The problem is, this conclusion assumes a lot. Just because the average study may have a p-value of, say 2%, it doesn’t mean only 2% of the studies out there are wrong. We have no idea how many studies are performed and not published. Another way of looking at the significance level of an experiment is “How many times does this experiment have to be repeated before I have a high probability of being able to publish the result I want?” This may sound cynical, but I’m not suggesting any dishonesty. This kind of specious statistics occurs innocently all the time due to unknown repeated efforts in the community, an effect called publication bias. Scientists rarely publish null findings, and even if they do, such results are unlikely to get much attention.

Taking 5% as the accepted norm for statistical significance, this means only 14 groups need to have independently looked at the same question, in the entire history of medicine, before it’s probable that one of them will find a falsely significant result. Perhaps more problematically, consider that many studies actually look at multitudes of variables, and it becomes clear that if you just ask enough questions on a survey, you’re virtually guaranteed to have plenty of statistically significant “effects” to publish. Perhaps this is why companies find funding statistical studies so much more gratifying than funding the physical sciences.
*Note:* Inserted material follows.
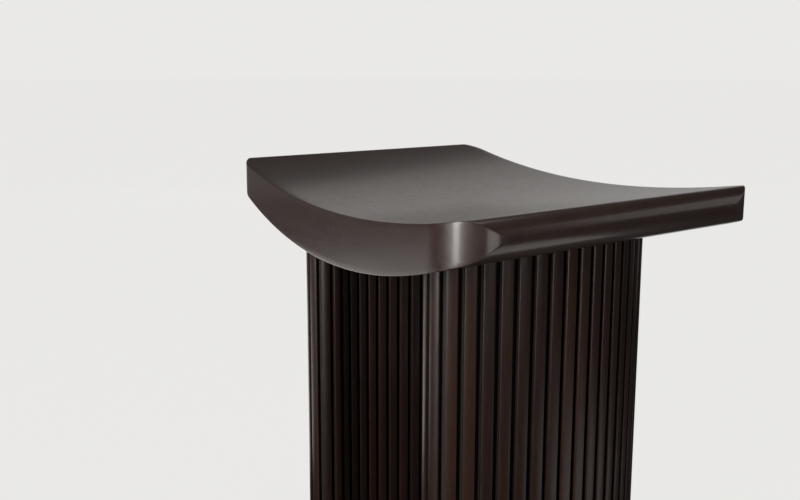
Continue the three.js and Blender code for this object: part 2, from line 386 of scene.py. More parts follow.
@dataclass(frozen=True)
class WoodFinish:
    """Stained mahogany under a satin lacquer.

    The colour goes between two stains with a slow figure along the grain, finer streaks and
    short dark pores. A tone attribute lightens or darkens single reeds. A second attribute
    lightens and smooths edges, partly wear and partly painted highlight. A third paints shade
    deep in the grooves, where it also roughens the wood and leaves it without lacquer.
    """

    name: str
    grain: Grain
    dark: Colour
    light: Colour
    # edge colour: partly wear, partly painted highlight; then painted shade for the grooves
    rubbed: Colour
    painted_groove_shade: Colour
    roughness: float
    lacquer: float
    lacquer_roughness: float = 0.25
    specular: float = 0.5
    # shares of the edge colour (wear and painted highlight) and of the painted groove shade
    rubbed_share: float = 0.6
    painted_groove_shade_share: float = 0.85
    figure: WoodFigure = WoodFigure()

    def stain(self, shader: Shader, place: NodeSocket, streak: Signal, pores: Signal) -> NodeSocket:
        """Colour of the wood before wear: figure, streaks, a slanted ribbon, tone and pores.

        Args:
            shader: the material's shader.
            place: the place's socket.
            streak: the fine streaks.
            pores: the mask of the pores.

        Returns:
            The colour's socket.
        """
        figure = self.figure
        along = shader.mapped(place, self.grain.value)
        slow = shader.noise(along, figure.figure_scale, detail=3.0, roughness=0.55)
        slanted = shader.mapped(place, figure.ribbon_stretch, figure.ribbon_slant)
        ribbon = shader.noise(slanted, figure.ribbon_scale, detail=1.0)
        blend = slow * figure.figure_share + streak * figure.streak_share
        blend = blend + ribbon * figure.ribbon_share + shader.number_attribute("tone")
        blend = shader.ramp(blend - figure.shares_offset, ((0.0, 0.0), (1.0, 1.0)))
        pore_colour = tuple(figure.pore_darkness * part for part in self.dark[:3]) + (1.0,)
        stained = shader.mixed(blend, self.dark, self.light)
        return shader.mixed(pores * figure.pore_share, stained, pore_colour)

    def material(self) -> Material:
        """Builds the material: stain, then wear at the edges, then gathered stain over both.

        Returns:
            The material.
        """
        shader = Shader(self.name)
        figure = self.figure
        place = shader.moved(shader.object_place(), shader.vector_attribute("grain_shift"))
        along = shader.mapped(place, self.grain.value)
        streak = shader.noise(along, figure.streak_scale, detail=3.0, roughness=0.6)
        fine = shader.mapped(place, self.grain.fine)
        pores = shader.ramp(shader.noise(fine, figure.pore_scale, detail=1.0), figure.pore_stops)
        # edge lightening (wear and painted highlight), and groove depth for the painted shade
        lit_wear = shader.number_attribute("rubbed")
        hollow = shader.number_attribute("hollow")
        colour = self.stain(shader, place, streak, pores)
        # lighter edges: partly wear, partly painted highlight
        colour = shader.mixed(lit_wear * self.rubbed_share, colour, self.rubbed)
        # painted shade deep in the grooves
        colour = shader.mixed(hollow * self.painted_groove_shade_share, colour, self.painted_groove_shade)
        smoothest = self.roughness - figure.streak_roughness / 2
        rough = streak * figure.streak_roughness + pores * figure.pore_roughness + smoothest
        rough = rough - lit_wear * figure.rubbed_smoothness + hollow * figure.hollow_roughness
        height = streak * figure.streak_relief - pores
        shader.varying(
            Base_Color=colour,
            Roughness=rough,
            Coat_Weight=(1.0 - hollow) * self.lacquer,
            Normal=shader.bumped(height, figure.bump_strength, figure.bump_depth),
        )
        shader.constant(Specular_IOR_Level=self.specular, Coat_Roughness=self.lacquer_roughness)
        return shader.material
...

None of what I have said so far is likely to be considered novel to anybody involved in clinical research. However, I think there is potentially another, more insidious source of bias that I don’t believe has been mentioned before. The medical research community is basically a big hypothesis generating machine, and the weirder, the better. There is fame to be found in overturning existing belief and finding counterintuitive effects, so people are biased towards attempting studies where the null hypothesis represents existing belief. However, assuming that there is some correlation between our current state of knowledge and the truth, this implies a bias towards studies where the null hypothesis is actually correct. In classical statistics, the null hypothesis can only be refuted, not confirmed. Thus, by focusing on studies that seek to overturn existing belief, there may be an inherent bias in the medical profession to find false results. If so, it’s possible that a significant percentage of published studies are wrong, far in excess of that suggested by the published significance level of the studies. One might call this predisposition toward finding counterintuitive results “fame bias”. It may be how we get such ludicrous results as “eating McDonald’s french fries decreases the risk of breast cancer,” an actual published result from Harvard.

Statistical studies are certainly appropriate when attempting to confirm a scientific theory grounded in logic and understanding of the underlying mechanism. A random question, however, is not a theory, and using statistics to blindly fish for novel correlations will always produce false results at a rate proportional to the effort applied. Furthermore, as mentioned above, this may be further exacerbated by the bias towards disproving existing knowledge as opposed to confirming it. The quality expert W. Edwards Deming (1975) once suggested that the reason students have problems understanding hypothesis tests is that they “may be trying to think.” Using statistics as a primary scientific investigative tool, as opposed to merely a confirmative one, is a recipe for the production of junk science.